After this conversation, weather it is true or not I felt happy, I felt relieved, and thinking this could be the good thing I was feeling. To have a delivery vehicle like this is perfect ,actually saving money on transportation all the time. And right now I have three jobs lined up. Lets see if they come through... But there all good ones very good ones that could pull me out of this hole I am in.

I slept very well last night, I ate junk thought before. Chips and dips and some chocolate that Migelito gave me at Rosies last night. Horrible but I walked all day everywhere it was hot and I sweated so much.
I sure hope this gets turned around soon...

Then this morning I read on MSN, how Retirees are moving out of the USA, hmmmmm just like me??? now???? I found a couple of places that I would like to check out.

One is Argentina, Buenos Aires, very cheap. I have a friend here he and I visit each other when he is the country. He just came back from Argentina, he told me about getting his hair cut by using the fingers, with razors attached to the fingers. His hair looks so cool, really nice.. it was 3 dollars there.. He bought clothes shoes and beautiful watch for less than $75.00. tourisum there is picking up that is what he does promotes tourisum, he explained to me about how he works, and suggested I visit. The ticket is less than going to the USA. I just read the whole article about Argentina, Spain, Equador, Equador is similar to Here beautiful and warm, and super cheap the property. So Maybe I am going to come up with a plan... not sure yet but it can't hurt to explore. I make some decent cash purchase a ticket and check it out.

I just know that there has to be something for me. I have worked allot and very hard my whole life. I want to enjoy a life that is simple, with warm climate, good food that is clean. Beaches that are beautiful... Yes it sounds like a dream, but honestly being here has for the most part been incredible, yes many issues, but I see so much beauty here, and the climate is the best. Like I said waking up to sunshine, and hearing the birds...wow. Yesterday When I walked to where my car is, I heard Macaws screaming in the trees above, I looked up to see how many. Mind you this is right in town. I saw 8 resting in the tops of the trees, There HUGE ya know I mean huge. Bright red, blue , yellow... Amazing.

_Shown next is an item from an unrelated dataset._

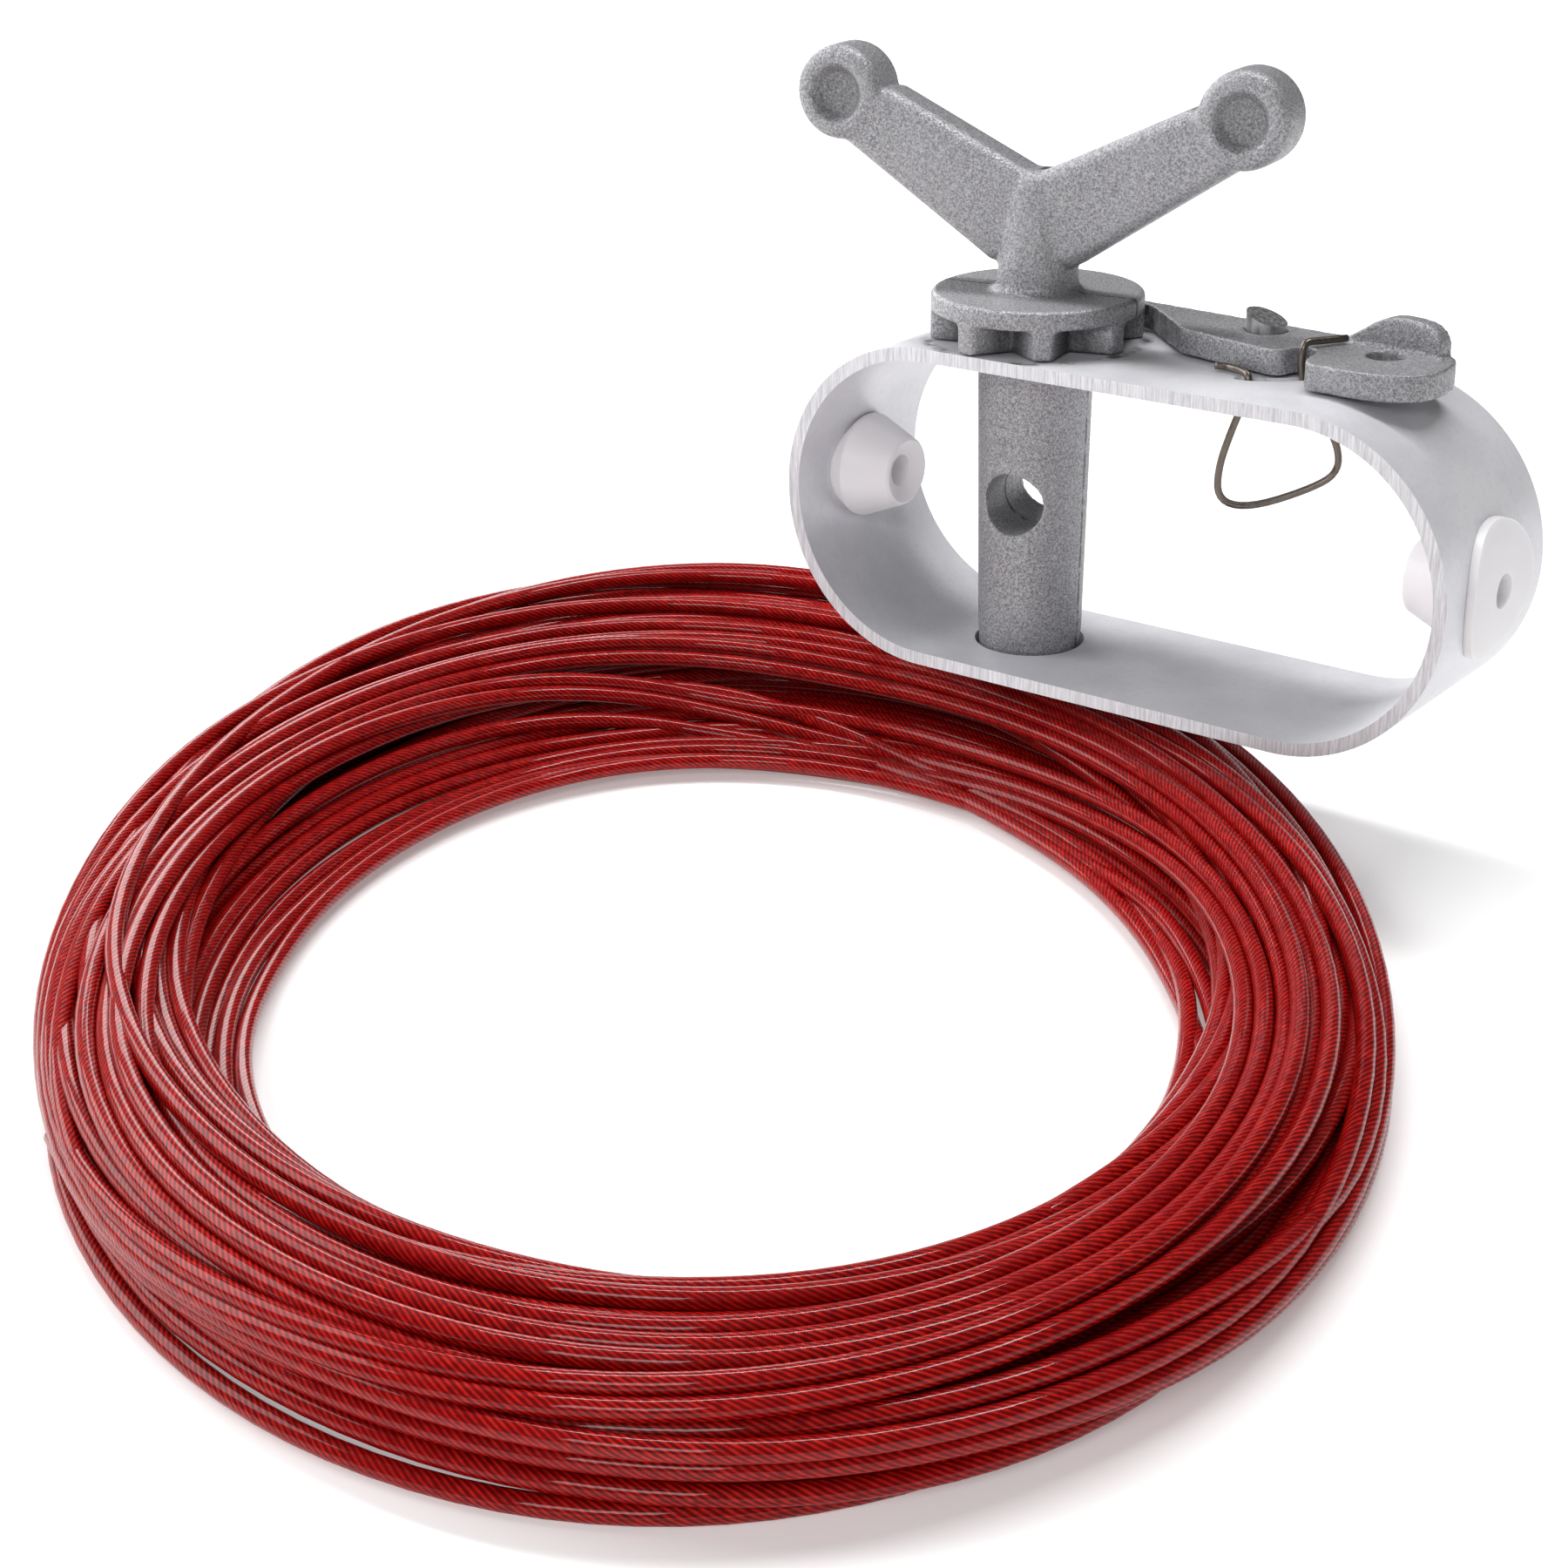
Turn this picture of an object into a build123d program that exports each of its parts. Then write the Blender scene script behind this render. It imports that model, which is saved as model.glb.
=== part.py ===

I think that the beauty of the country for me is the buffer for all the bad situations.

So now Today I am going to try again to talk to Allans Mother, see about the car again, then I am going to the office, to print out my invoice for Marriotts. I emailed and asked for copies of the report, and if we could have lunch so I give them a gift and change the paper. But I have not heard back from either one. Strange??? I hope nothing is going on with that accident. Changing there views about my work and the place?


Friday I plan on going to this business after hour, at the Boheio, bar restuarant on the beach.CBS is coming and wanting to talk to people about working here what we do and how things are going. So I Hope I get an interview. It will be at the Posieden sports bar after that, which is right down the same street.

I am going to both, so I get on there... maybe someone will see hear and hire.
If I do get on I will tell you when it airs and where I am in the clip.

2 comments:

Anonymous said...

Dear Marianna, I found your blog almost 2 years ago when I was researching a move to Costa Rica(it never materealized)and I have been reading it since..I hope and pray things finally work out for you..You are a beautiful woman inside and out..and I have watched you go so thru too many troubles, you deserve a break for once..May God be watching over you, which I am sure he does(sometimes we just dont know it)...He has to be watching over you because even through all your troubles you continue to survive and manage to help others too.. But it would be nice to see things go easier for you so you can be a little less stressed..I wish you the very best in your new job ventures and hopefully the young man will do right with your car...Happy Holidays and Best Wishes from a loyal fan.. :)

Marianna said...

Thank you who ever you are, very sweet note. I wish the same and I try to help people regardless of how things are for me. This is the absolute worse here... Its really kind of unbelieveable. But I am living it so I realize its real.
Life is short, I still manage to laugh last night I had the best time with some of my friends doing nothing just talking and laughing and I wish this was true for my Family...I will survive like I said even if it drives me into the ground and I felt so close the last few weeks.
Thank you again for your nice words and Merry Christmas to you, and Happy New Year.